Records with modeling code
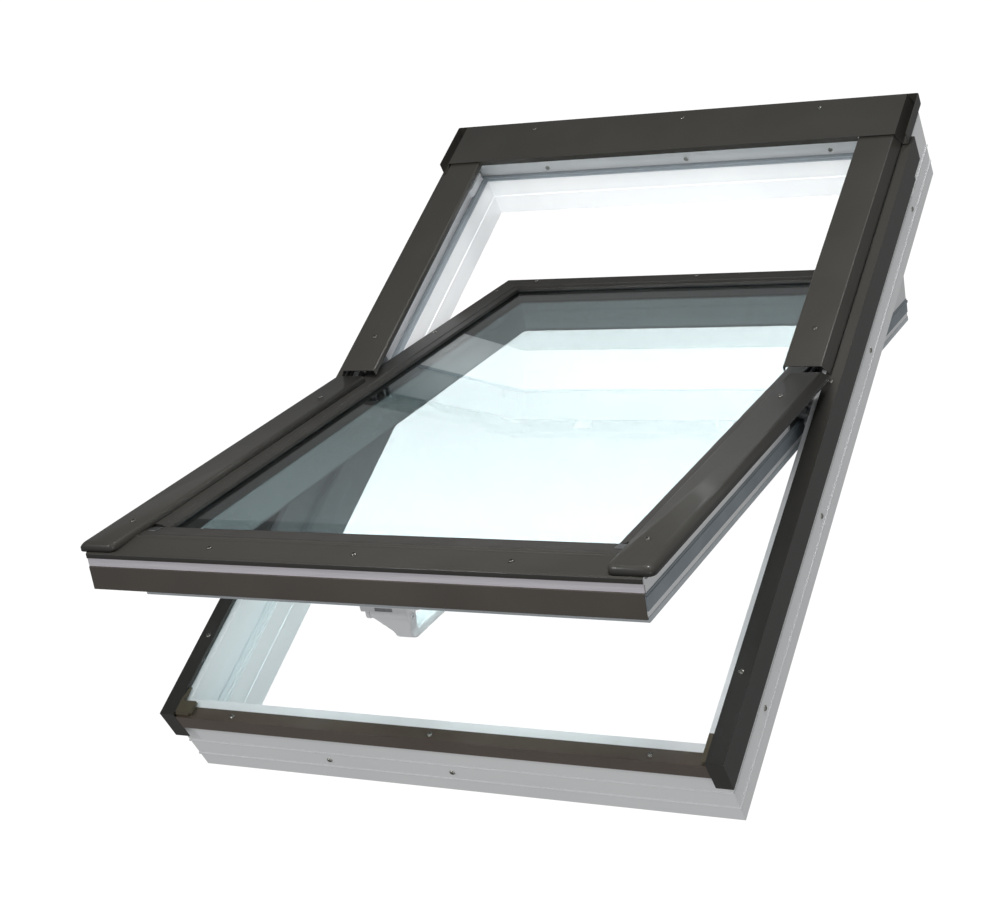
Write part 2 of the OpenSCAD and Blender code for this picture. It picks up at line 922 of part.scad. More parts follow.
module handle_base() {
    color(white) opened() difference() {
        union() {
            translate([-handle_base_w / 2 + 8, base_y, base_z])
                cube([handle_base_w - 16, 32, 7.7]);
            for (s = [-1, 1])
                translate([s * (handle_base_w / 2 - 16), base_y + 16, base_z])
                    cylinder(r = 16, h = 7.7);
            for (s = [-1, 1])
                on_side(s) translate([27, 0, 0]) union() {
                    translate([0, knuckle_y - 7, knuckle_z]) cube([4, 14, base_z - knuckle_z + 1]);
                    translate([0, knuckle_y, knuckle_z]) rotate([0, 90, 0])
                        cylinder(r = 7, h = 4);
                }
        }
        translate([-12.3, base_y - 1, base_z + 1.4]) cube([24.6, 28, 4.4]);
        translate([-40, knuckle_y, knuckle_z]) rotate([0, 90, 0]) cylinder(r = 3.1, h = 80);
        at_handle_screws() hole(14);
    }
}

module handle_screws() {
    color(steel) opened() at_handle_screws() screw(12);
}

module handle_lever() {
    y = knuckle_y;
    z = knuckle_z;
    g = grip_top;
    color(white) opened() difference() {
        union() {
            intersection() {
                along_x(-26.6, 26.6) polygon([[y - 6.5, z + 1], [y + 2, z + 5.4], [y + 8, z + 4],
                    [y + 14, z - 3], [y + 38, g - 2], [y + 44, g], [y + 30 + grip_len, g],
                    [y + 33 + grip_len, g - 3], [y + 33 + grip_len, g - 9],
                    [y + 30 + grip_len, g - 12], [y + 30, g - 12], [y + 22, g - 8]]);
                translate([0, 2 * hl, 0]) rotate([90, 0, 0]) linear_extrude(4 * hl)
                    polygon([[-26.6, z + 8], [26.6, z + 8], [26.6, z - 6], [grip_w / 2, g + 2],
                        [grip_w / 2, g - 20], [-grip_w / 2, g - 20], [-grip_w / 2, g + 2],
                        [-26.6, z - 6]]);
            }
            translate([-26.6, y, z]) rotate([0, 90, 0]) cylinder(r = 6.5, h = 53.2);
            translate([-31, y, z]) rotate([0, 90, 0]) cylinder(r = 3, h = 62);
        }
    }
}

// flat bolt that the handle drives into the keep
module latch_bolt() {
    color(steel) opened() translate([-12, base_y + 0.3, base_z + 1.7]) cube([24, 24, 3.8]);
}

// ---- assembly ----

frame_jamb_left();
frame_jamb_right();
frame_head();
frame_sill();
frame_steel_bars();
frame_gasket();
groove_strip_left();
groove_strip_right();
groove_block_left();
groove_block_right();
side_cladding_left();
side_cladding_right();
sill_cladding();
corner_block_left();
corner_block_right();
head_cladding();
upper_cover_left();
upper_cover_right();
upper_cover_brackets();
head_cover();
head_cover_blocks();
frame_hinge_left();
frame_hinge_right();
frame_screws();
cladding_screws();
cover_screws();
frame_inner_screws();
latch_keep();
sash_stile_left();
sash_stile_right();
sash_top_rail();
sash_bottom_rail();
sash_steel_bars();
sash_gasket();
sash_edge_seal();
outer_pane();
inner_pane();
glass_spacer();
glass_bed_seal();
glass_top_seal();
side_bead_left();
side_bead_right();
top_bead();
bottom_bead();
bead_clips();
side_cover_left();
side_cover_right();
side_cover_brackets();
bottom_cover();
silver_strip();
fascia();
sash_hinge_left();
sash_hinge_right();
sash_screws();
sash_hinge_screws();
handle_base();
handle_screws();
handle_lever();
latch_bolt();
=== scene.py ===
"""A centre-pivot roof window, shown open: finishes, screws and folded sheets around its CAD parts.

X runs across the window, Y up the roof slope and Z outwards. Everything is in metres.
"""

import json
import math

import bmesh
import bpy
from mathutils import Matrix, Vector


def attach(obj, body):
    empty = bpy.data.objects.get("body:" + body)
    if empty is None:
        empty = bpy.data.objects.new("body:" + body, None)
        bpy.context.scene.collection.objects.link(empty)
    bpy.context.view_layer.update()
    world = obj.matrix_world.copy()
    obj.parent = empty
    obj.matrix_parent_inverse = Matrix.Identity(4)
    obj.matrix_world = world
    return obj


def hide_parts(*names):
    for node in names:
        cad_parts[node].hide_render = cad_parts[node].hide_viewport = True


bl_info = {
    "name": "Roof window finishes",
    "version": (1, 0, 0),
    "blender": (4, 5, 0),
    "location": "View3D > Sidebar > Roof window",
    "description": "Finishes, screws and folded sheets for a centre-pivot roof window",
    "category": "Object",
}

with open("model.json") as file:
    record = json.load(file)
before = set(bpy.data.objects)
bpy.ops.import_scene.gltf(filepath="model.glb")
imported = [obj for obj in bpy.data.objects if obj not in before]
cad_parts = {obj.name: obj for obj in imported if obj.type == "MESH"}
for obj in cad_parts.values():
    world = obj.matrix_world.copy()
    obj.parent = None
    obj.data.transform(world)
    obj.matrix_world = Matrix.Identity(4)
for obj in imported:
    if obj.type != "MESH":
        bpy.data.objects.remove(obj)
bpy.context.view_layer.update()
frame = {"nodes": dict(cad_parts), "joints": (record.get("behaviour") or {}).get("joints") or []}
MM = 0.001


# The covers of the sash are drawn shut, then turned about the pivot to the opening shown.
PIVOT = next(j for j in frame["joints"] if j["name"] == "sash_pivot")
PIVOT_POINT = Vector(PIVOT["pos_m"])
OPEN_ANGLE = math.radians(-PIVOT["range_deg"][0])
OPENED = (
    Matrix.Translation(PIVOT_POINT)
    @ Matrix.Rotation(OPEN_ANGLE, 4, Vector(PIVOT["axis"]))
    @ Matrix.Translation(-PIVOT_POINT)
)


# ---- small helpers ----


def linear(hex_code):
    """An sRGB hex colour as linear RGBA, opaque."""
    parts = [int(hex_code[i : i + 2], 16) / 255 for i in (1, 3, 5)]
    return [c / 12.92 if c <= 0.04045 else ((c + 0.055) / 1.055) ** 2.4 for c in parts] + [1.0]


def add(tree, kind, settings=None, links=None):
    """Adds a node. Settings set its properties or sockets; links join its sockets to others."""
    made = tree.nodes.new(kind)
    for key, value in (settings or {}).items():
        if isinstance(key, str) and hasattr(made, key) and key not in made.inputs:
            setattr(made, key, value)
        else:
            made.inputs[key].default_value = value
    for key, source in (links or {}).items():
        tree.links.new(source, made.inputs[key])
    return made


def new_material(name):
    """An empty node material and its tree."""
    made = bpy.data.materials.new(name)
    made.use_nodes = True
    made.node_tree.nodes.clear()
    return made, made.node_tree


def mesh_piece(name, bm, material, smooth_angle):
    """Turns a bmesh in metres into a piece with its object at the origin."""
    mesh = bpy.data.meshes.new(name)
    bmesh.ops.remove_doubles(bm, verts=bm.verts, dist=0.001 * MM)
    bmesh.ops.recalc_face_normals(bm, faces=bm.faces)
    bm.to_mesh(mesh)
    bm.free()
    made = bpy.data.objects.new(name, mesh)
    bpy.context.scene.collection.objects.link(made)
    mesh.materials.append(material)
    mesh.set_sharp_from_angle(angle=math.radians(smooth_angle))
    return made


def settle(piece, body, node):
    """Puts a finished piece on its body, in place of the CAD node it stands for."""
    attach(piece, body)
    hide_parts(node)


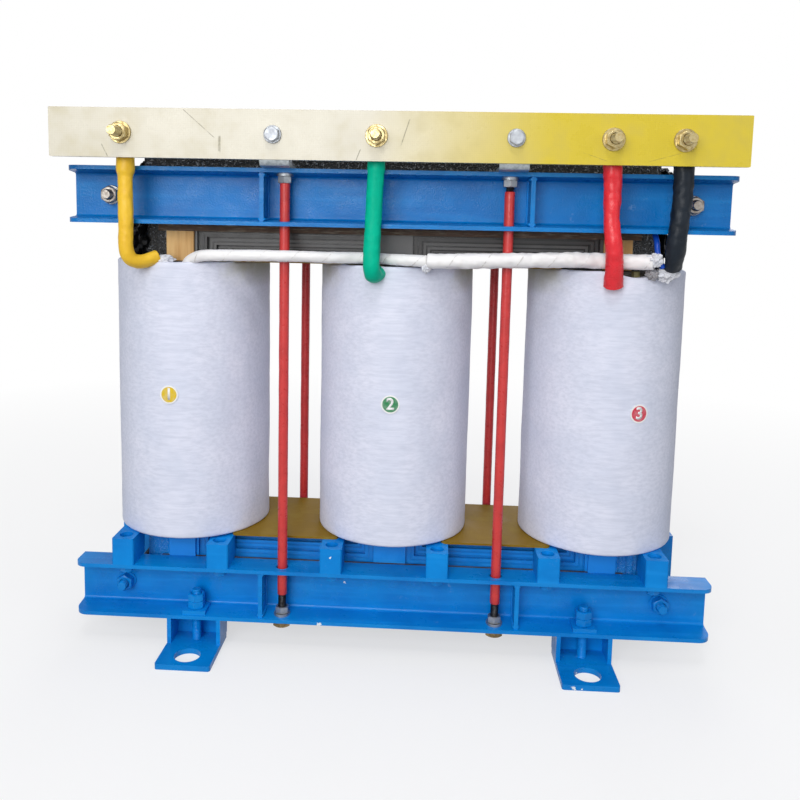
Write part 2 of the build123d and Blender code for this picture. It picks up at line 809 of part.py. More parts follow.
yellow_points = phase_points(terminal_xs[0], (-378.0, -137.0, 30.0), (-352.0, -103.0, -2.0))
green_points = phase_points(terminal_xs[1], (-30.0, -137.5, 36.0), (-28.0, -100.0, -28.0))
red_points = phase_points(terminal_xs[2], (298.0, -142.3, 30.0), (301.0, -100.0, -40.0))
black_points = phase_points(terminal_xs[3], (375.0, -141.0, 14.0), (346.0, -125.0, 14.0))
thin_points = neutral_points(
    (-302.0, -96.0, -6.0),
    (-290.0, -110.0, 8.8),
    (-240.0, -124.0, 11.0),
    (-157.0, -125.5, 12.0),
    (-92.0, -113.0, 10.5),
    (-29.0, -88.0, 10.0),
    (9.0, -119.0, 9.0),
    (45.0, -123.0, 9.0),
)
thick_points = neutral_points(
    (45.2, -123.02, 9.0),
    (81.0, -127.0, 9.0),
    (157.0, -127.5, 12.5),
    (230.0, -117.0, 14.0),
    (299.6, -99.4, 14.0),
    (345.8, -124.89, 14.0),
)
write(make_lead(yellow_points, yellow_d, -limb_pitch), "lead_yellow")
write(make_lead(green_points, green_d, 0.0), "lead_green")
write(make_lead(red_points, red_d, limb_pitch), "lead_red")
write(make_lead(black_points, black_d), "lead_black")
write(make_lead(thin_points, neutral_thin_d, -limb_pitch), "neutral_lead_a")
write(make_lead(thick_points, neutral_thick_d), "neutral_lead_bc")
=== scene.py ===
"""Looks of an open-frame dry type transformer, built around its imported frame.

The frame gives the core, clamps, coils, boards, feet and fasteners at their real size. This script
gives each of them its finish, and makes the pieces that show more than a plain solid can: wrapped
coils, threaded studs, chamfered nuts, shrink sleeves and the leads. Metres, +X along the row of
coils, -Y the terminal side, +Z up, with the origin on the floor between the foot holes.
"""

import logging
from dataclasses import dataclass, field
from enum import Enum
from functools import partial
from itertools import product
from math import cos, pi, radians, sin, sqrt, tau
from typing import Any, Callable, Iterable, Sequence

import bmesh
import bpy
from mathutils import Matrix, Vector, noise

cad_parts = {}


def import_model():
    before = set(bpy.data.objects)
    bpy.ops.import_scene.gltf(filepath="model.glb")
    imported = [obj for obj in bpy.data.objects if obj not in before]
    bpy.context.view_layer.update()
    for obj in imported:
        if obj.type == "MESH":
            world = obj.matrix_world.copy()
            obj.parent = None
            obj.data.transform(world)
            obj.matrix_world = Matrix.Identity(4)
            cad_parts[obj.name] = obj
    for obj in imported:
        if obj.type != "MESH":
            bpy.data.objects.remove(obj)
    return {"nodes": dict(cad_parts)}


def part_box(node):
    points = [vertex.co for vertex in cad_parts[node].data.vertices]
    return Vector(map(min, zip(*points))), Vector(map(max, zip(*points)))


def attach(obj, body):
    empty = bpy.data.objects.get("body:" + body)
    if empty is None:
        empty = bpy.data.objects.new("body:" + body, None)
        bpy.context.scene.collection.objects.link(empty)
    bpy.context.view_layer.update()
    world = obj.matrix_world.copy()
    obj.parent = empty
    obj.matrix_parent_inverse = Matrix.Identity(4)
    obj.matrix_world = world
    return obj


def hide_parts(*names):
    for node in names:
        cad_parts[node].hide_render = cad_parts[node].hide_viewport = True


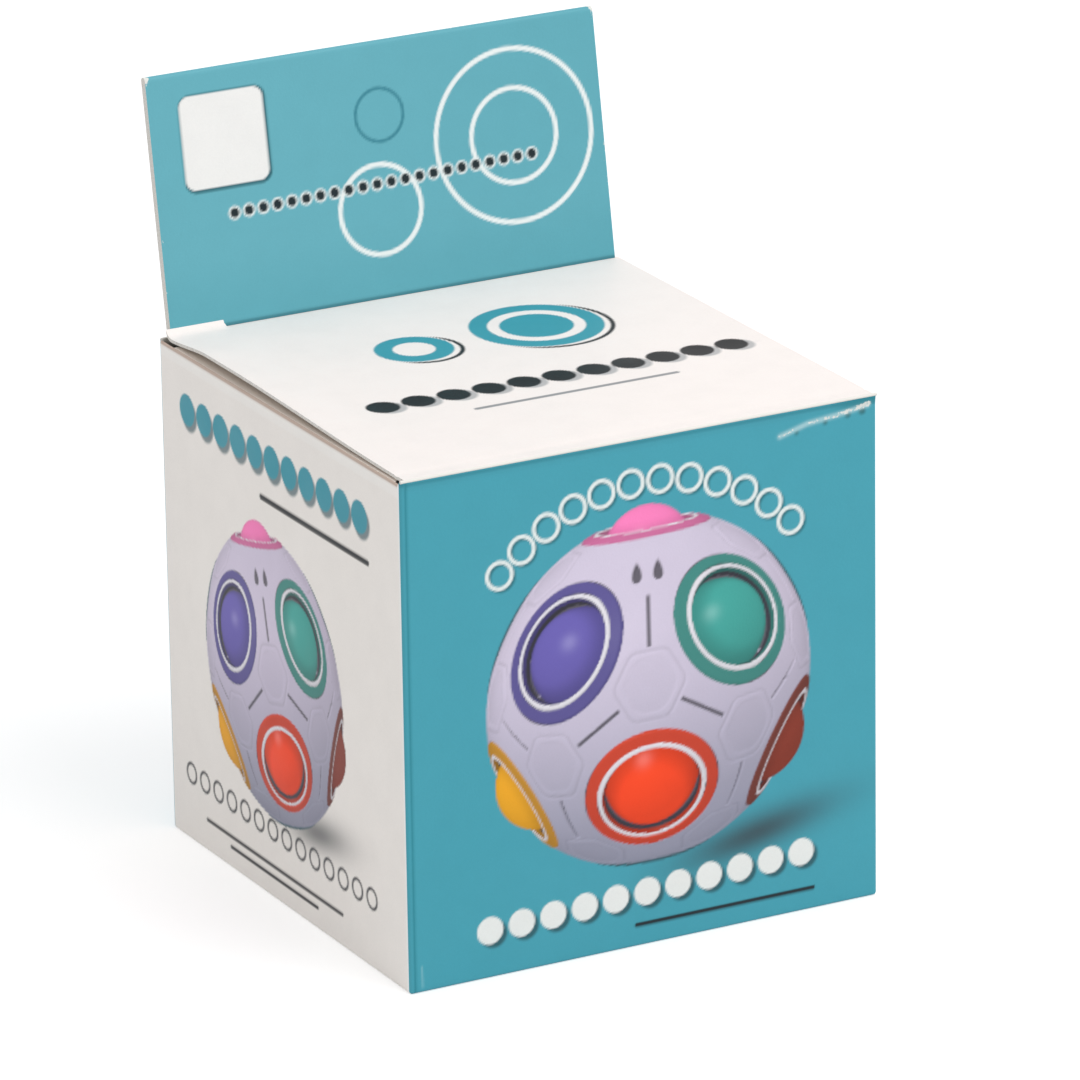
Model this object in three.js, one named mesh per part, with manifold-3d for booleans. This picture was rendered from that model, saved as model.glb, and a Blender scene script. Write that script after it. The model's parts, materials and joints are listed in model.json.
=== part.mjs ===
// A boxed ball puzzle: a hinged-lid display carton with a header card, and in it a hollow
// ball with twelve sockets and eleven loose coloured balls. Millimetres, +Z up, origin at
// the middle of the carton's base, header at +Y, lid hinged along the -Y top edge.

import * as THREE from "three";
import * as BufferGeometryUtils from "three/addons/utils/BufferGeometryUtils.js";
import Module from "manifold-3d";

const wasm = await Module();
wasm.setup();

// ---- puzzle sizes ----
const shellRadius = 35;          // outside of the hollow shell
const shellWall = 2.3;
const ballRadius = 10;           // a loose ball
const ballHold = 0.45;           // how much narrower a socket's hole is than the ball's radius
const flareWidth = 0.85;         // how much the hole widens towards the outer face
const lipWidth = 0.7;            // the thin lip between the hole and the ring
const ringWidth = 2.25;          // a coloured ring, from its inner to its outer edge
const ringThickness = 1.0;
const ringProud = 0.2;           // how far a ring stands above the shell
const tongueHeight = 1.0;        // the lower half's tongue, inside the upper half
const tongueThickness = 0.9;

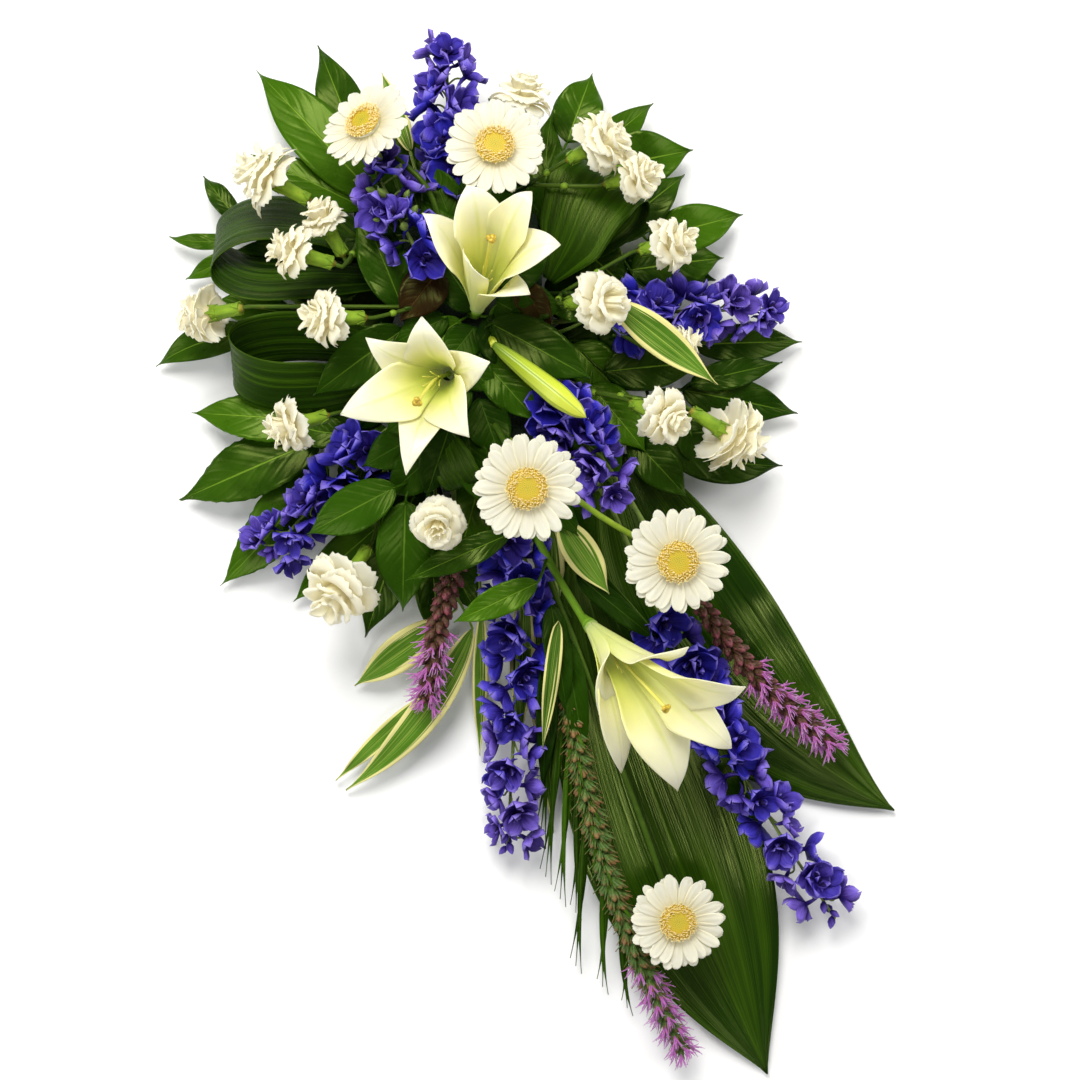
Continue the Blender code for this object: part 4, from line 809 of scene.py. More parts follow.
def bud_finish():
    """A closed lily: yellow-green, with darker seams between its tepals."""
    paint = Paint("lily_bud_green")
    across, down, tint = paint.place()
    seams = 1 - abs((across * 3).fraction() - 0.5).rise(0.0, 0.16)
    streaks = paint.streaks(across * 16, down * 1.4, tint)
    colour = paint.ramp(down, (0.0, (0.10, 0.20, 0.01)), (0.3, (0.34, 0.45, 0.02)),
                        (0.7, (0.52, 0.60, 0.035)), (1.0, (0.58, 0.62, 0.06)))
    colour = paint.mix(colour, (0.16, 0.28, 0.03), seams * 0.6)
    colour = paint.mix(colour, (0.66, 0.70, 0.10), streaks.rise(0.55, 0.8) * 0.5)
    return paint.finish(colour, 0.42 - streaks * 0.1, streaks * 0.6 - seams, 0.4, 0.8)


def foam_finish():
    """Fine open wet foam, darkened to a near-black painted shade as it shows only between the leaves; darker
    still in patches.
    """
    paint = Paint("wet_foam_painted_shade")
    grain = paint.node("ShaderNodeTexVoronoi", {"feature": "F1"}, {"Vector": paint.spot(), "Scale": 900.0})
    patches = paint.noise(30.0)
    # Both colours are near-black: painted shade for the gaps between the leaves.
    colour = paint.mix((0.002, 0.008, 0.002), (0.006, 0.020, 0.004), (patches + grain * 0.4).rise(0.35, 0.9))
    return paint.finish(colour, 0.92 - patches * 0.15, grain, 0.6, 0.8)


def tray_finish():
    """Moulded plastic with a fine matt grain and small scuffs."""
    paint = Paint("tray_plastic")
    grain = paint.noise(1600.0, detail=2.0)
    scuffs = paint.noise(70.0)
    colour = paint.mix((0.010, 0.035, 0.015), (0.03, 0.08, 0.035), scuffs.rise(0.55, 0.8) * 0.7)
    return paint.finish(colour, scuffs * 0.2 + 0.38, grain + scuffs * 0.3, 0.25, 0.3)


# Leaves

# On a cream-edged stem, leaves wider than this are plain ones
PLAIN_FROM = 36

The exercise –
Of the lines above, extract only those from the line with "side_cover_brackets();" to the line with "record = json.load(file)", both included, exactly as written.

Written response –
side_cover_brackets();
bottom_cover();
silver_strip();
fascia();
sash_hinge_left();
sash_hinge_right();
sash_screws();
sash_hinge_screws();
handle_base();
handle_screws();
handle_lever();
latch_bolt();
=== scene.py ===
"""A centre-pivot roof window, shown open: finishes, screws and folded sheets around its CAD parts.

X runs across the window, Y up the roof slope and Z outwards. Everything is in metres.
"""

import json
import math

import bmesh
import bpy
from mathutils import Matrix, Vector


def attach(obj, body):
    empty = bpy.data.objects.get("body:" + body)
    if empty is None:
        empty = bpy.data.objects.new("body:" + body, None)
        bpy.context.scene.collection.objects.link(empty)
    bpy.context.view_layer.update()
    world = obj.matrix_world.copy()
    obj.parent = empty
    obj.matrix_parent_inverse = Matrix.Identity(4)
    obj.matrix_world = world
    return obj


def hide_parts(*names):
    for node in names:
        cad_parts[node].hide_render = cad_parts[node].hide_viewport = True


bl_info = {
    "name": "Roof window finishes",
    "version": (1, 0, 0),
    "blender": (4, 5, 0),
    "location": "View3D > Sidebar > Roof window",
    "description": "Finishes, screws and folded sheets for a centre-pivot roof window",
    "category": "Object",
}

with open("model.json") as file:
    record = json.load(file)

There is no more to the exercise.